I started reading DU back in 2004 right after the war had started. I was relieved to know that there were people in this world that at least had a grasp of reality and tried like hell to change the world. It took me almost a year to post after that and was pretty angry at the time around 2005 because I had the insight to see what was going to happen. Those were the days when Republicans owned the world, no matter where you went some red neck mother fucker was shoving in your face their red, white and blue bullshit about how their guy was so great and they would show us, and how they were going to keep us safe from terror. Through all this bullshit I just shook my head and said under my breath, you just wait asshole.
I would like to know from those that have shared these last 50 years of my life in this nation, how you can make some sense of the directions we have gone since then.

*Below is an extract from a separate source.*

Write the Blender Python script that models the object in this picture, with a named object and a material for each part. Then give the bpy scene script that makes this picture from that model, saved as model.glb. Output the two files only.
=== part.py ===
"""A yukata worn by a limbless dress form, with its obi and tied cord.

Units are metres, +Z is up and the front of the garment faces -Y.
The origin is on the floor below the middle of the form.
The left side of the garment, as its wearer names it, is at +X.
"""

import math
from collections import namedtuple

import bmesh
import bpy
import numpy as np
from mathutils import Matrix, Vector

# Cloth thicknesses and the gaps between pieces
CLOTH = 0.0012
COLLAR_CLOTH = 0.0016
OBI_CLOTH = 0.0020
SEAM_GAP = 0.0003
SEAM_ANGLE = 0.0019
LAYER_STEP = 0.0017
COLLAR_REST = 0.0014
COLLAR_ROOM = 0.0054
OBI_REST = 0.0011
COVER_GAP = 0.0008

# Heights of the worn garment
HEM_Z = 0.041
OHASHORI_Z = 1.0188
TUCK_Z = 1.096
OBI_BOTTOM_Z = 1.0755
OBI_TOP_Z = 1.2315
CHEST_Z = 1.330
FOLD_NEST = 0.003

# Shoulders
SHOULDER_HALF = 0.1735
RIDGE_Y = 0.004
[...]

I was one of the lucky ones that had the pleasure of growing up in a dysfunctional family (you know the ones back in the 50's, raised on incest, injury and insult), went to school with the crazy ass nuns and priests of the 60's (you know the ones, there just now figuring out they were all perverts). I got to see JFK, MLK and RFK all die in a few years apart. I got to witness racism at it's finest, watching people being attacked by hoses and dogs and called horrible names all because of their skin color. I witnessed the womens movement, Roe vs Wade before and after, civil rights movement.

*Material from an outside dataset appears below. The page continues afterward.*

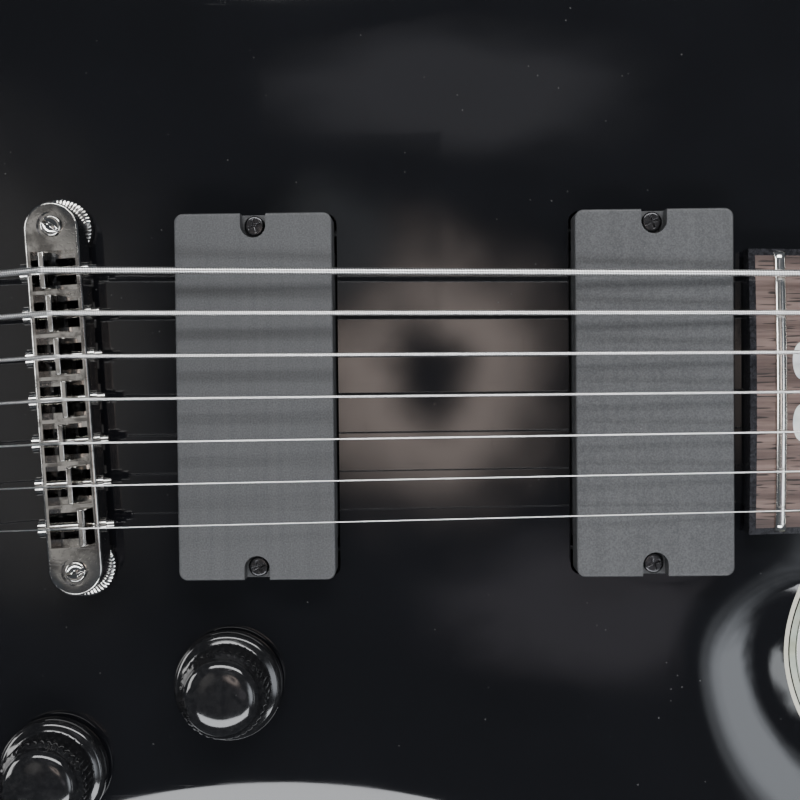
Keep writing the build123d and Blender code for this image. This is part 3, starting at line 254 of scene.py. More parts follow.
@dataclass
class Shell:
    """Points and faces of a mesh in the making, in bench millimetres."""

    points: list = field(default_factory=list)
    faces: list = field(default_factory=list)
    corners: list = field(default_factory=list)
    total: int = 0

    def add(self, points: Points, faces: np.ndarray, corners: Optional[np.ndarray] = None) -> None:
        """Add points with their faces, and a UV pair for each face corner."""
        self.points.append(np.asarray(points, float).reshape(-1, 3))
        self.faces.extend((np.asarray(faces) + self.total).tolist())
        if corners is None:
            corners = np.zeros((np.asarray(faces).size, 2))
        self.corners.append(np.asarray(corners, float).reshape(-1, 2))
        self.total += len(self.points[-1])

    def grid(self, points: Points, across: bool = True, along: bool = False,
             u: Optional[np.ndarray] = None, v: Optional[np.ndarray] = None) -> None:
        """Add a sheet of quads over rows and columns of points.

        Args:
            points: Array of (rows, columns, 3).
            across: Whether the last column joins the first.
            along: Whether the last row joins the first.
            u: The UV map's first number for each row.
            v: The UV map's second number for each column, with one more where it closes.
        """
        rows, columns = points.shape[:2]
        i = np.arange(rows if along else rows - 1)
        j = np.arange(columns if across else columns - 1)
        i, j = (part.ravel() for part in np.meshgrid(i, j, indexing="ij"))
        up, side = (i + 1) % rows, (j + 1) % columns
        faces = np.stack([i * columns + j, up * columns + j, up * columns + side, i * columns + side], axis=1)
        u = np.arange(rows + 1) / rows if u is None else u
        v = np.arange(columns + 1) / columns if v is None else v
        corners = np.stack([
            np.stack([u[i], u[i + 1], u[i + 1], u[i]], axis=1),
            np.stack([v[j], v[j], v[j + 1], v[j + 1]], axis=1),
        ], axis=-1)
        self.add(points, faces, corners)

    def fan(self, ring: Points) -> None:
        """Close a ring of points with triangles to its middle."""
        count = len(ring)
        index = np.arange(count)
        faces = np.stack([index, (index + 1) % count, np.full(count, count)], axis=1)
        self.add(np.vstack([ring, ring.mean(axis=0)]), faces)

    def patch(self, outer: Points, holes: Sequence[Points], spacing: float,
              height: Callable[[Points], np.ndarray]) -> None:
        """Add a sheet inside a loop and round its holes.

        Points of a triangular lattice fill the loop, a constrained triangulation joins them
        to the loops, and each point takes its height from a function of (x, y).
        """
        loops = [outer, *holes]
        low, high = outer.min(axis=0), outer.max(axis=0)
        x, y = np.meshgrid(np.arange(low[0], high[0], spacing), np.arange(low[1], high[1], spacing * 0.866))
        x = x + (np.arange(x.shape[0]) % 2)[:, None] * spacing / 2
        lattice = np.stack([x.ravel(), y.ravel()], axis=1)
        lattice = lattice[inside(lattice, outer)]
        for loop in loops:
            lattice = lattice[edge_distance(lattice, loop) > spacing * 0.45]
        for hole in holes:
            lattice = lattice[~inside(lattice, hole)]
        sizes = [len(loop) for loop in loops]
        starts = np.concatenate([[0], np.cumsum(sizes)[:-1]])
        edges = [(start + k, start + (k + 1) % size)
                 for start, size in zip(starts, sizes) for k in range(size)]
        flat = np.vstack([*loops, lattice])
        found = delaunay_2d_cdt(list(map(Vector, flat.tolist())), edges, [], 0, 1e-7)
        spots = np.array([tuple(spot) for spot in found[0]])
        triangles = np.array(found[2])
        centre = spots[triangles].mean(axis=1)
        keep = inside(centre, outer)
        for hole in holes:
            keep &= ~inside(centre, hole)
        self.add(np.column_stack([spots, height(spots)]), triangles[keep])

    def well(self, steps: Sequence[tuple[Points, float | np.ndarray]]) -> None:
        """Add a wall through loops at given heights, one after another."""
        rows = [np.column_stack([loop, np.broadcast_to(high, len(loop))]) for loop, high in steps]
        self.grid(np.stack(rows))

    def turning(self, profile: Points, matrix: np.ndarray, count: int = 64,
                ripple: Optional[Callable[[np.ndarray, np.ndarray], np.ndarray]] = None) -> None:
        """Add a turned shape: a profile of (radius, height) carried round the z axis.

        Args:
            profile: Radius and height in order, starting and ending on the axis.
            matrix: Where the shape stands.
            count: How many steps go round.
            ripple: Adds to the radius from the angle and the height, as ribs or knurling do.
        """
        angle = np.linspace(0, 2 * np.pi, count, endpoint=False)[None, :]
        radius, high = np.asarray(profile, float).T[:, :, None]
        if ripple is not None:
            radius = radius + ripple(angle, high) * (radius > 0)
        radius = radius + 0 * angle
        spots = np.stack([radius * np.cos(angle), radius * np.sin(angle), high + 0 * angle], axis=-1)
        self.grid(moved(spots, matrix))

    def tube(self, path: Points, radius: float, sides: int = 12) -> None:
        """Add a round wire along a path, closed at both ends; u is the length in metres."""
        step = np.linalg.norm(np.diff(path, axis=0), axis=1)
        length = np.concatenate([[0], np.cumsum(step)])
        way = np.gradient(path, axis=0)
        way /= np.linalg.norm(way, axis=1)[:, None]
        side = np.array([1.0, 0, 0]) - way * way[:, :1]
        side /= np.linalg.norm(side, axis=1)[:, None]
        lift = np.cross(side, way)
        angle = np.linspace(0, 2 * np.pi, sides, endpoint=False)[None, :, None]
        rings = path[:, None] + radius * (side[:, None] * np.cos(angle) + lift[:, None] * np.sin(angle))
        self.grid(rings, u=length * 0.001, v=np.linspace(0, 1, sides + 1))
        self.fan(rings[0])
        self.fan(rings[-1])

    def object(self, name: str, material: bpy.types.Material, crease: float = 32.0) -> bpy.types.Object:
        """Make the mesh an object: doubles merged, faces outward, smooth except at creases."""
        mesh = bpy.data.meshes.new(name)
        mesh.from_pydata(row(np.vstack(self.points)).tolist(), [], self.faces)
        layer = mesh.uv_layers.new(name="UVMap")
        layer.data.foreach_set("uv", np.vstack(self.corners).astype(np.float32).ravel())
        tidy_mesh(mesh)
        return finished(mesh, name, material, crease)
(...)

I became of age just in time for gas shortages where you could only by gas on Thursdays since your plate on your car said so. I bought my first house at 11% interest rate (which was a steal) because the normal rate was 17% on mortgages. My children were born about the time Ronny "I really do have Alzheimer's" Reagan took the office. Oh yeah, the good old days of just say no, abstinence, retardation of the nation etc. I had to much insight during this time with being a person who created an enticement bill in my home state of NE which when following the source of an underground child ring that was happening, landed on the door of papa georges house. (Read Senator DeCamps book Franklin Credit Union). I was delighted when Billy C took office, I was 30 and I sure needed some kind of change from the geriatric, nazi age I had lived in for 12 years with Ronny and Papa George.
But during those wonderful 90's I watched a bad case of greed, bloating and more bullshit and people became more self centered then any time in my life. Although we had battled racism, sexism and abortions I watched my generation become pussies, worried about losing everything, covering there kids in protected covering for fear they might get a few bumps and bruises, buying gas guzzling SUV's and F1 pickup trucks, big over sized houses and watched most of them become over sized themselves. Then came Georgie Jr.

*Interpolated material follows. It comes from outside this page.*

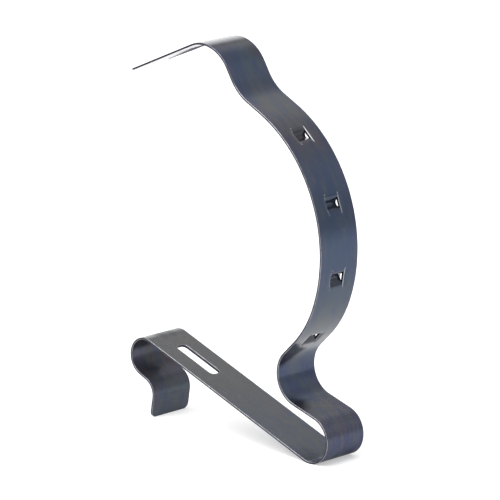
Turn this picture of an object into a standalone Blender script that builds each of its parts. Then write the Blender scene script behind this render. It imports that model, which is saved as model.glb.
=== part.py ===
"""Blued spring-steel grip clip: one bent strip, modelled as the clamped leg, the U bend that flexes and
the sprung arm with its row of lanced bridges. Metres, +Z up, the strip's width along Y."""
import math

import bmesh
import bpy

# ---- driving sizes, millimetres and degrees --------------------------------------------------------
MM = 0.001
STRIP_WIDTH = 20.0
STRIP_THICKNESS = 0.8
SEAM_GAP = 0.3            # open gap between neighbouring nodes of the one strip

LIP_HEADING = 80.5        # the strip starts at the lip's free end and runs upward from there
LIP_LENGTH = 8.2
LIP_CORNER = 2.4
LIP_BEND_RADIUS = 6.5     # centreline radii throughout
LIP_BEND_TURN = 76.3
LIP_TO_HOOK = 4.1
HOOK_RADIUS = 7.55
HOOK_TURN = -176.4
LEG_LENGTH = 89.3

U_RADIUS = 9.1
U_TURN = 183.4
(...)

It scary now to think back and realize that I tried like hell to tell people that putting this stupid douche bag in office was one of the biggest mistakes we could make in history. I sat in disbelief that nobody was understanding what all this was meaning. I am not fond of having this insight. I had it back in the days with my dysfunctional family (I walked away as an adult and never looked back), had it with the crazy ass catholics listening in disbelief to some of their crazy shit. It has never caused me to fit well in society because I'm amazed that people don't see it too. I'm tired of being called crazy, liberal, hippie......when in all honesty I simply can see shit before others can. I'm no rocket scientist but has this really been this hard for people to see what decisions they make decide the outcome for all of us?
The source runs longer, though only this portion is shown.